## WHAT TO PRODUCE
Write the material out again in full, exactly.

## SUPPLIED DATA
——

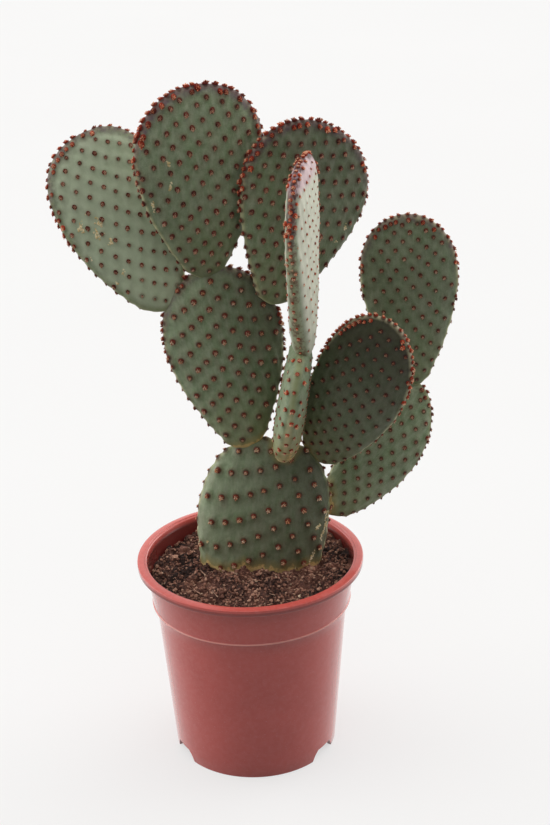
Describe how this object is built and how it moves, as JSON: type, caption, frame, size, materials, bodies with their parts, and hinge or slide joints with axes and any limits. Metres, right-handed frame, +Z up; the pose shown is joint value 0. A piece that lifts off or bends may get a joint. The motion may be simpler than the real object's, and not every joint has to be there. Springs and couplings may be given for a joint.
{
  "type": "potted paddle cactus",
  "caption": "Paddle cactus of flat obovate pads dotted with bristle tufts, growing from soil in a tapered round plastic nursery pot with a rolled rim.",
  "frame": {"origin": "middle of the whole object's box in plan, on the surface that the pot stands on", "axes": "+Z up, +Y to the back as the picture sees it, +X to its right"},
  "size_m": [0.2248, 0.13, 0.3949],
  "materials": {
    "pot_plastic": "satin, red-brown",
    "soil": "loose crumbly dark peat",
    "cactus_skin": "grey-green waxy skin with red-brown bristle tufts"
  },
  "bodies": {
    "root": {"pot": "pot_plastic", "soil": "soil", "pad_base": "cactus_skin", "pad_left_mid": "cactus_skin", "pad_top_mid": "cactus_skin", "pad_far_left": "cactus_skin", "pad_top_right": "cactus_skin", "pad_right_front": "cactus_skin", "pad_right_low": "cactus_skin", "pad_right_tall": "cactus_skin", "pad_edge_low": "cactus_skin", "pad_edge_top": "cactus_skin"}
  },
  "joints": []
}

——

## EXPECTED ANSWER
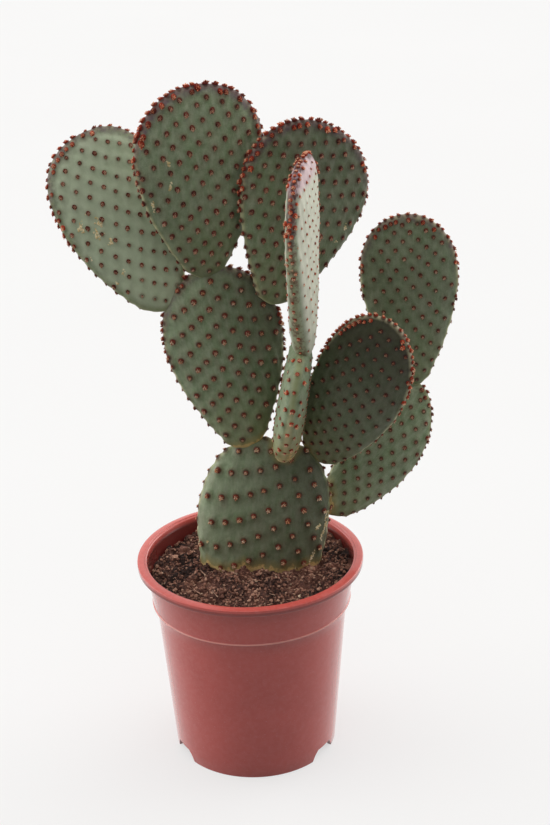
Describe how this object is built and how it moves, as JSON: type, caption, frame, size, materials, bodies with their parts, and hinge or slide joints with axes and any limits. Metres, right-handed frame, +Z up; the pose shown is joint value 0. A piece that lifts off or bends may get a joint. The motion may be simpler than the real object's, and not every joint has to be there. Springs and couplings may be given for a joint.
{
  "type": "potted paddle cactus",
  "caption": "Paddle cactus of flat obovate pads dotted with bristle tufts, growing from soil in a tapered round plastic nursery pot with a rolled rim.",
  "frame": {"origin": "middle of the whole object's box in plan, on the surface that the pot stands on", "axes": "+Z up, +Y to the back as the picture sees it, +X to its right"},
  "size_m": [0.2248, 0.13, 0.3949],
  "materials": {
    "pot_plastic": "satin, red-brown",
    "soil": "loose crumbly dark peat",
    "cactus_skin": "grey-green waxy skin with red-brown bristle tufts"
  },
  "bodies": {
    "root": {"pot": "pot_plastic", "soil": "soil", "pad_base": "cactus_skin", "pad_left_mid": "cactus_skin", "pad_top_mid": "cactus_skin", "pad_far_left": "cactus_skin", "pad_top_right": "cactus_skin", "pad_right_front": "cactus_skin", "pad_right_low": "cactus_skin", "pad_right_tall": "cactus_skin", "pad_edge_low": "cactus_skin", "pad_edge_top": "cactus_skin"}
  },
  "joints": []
}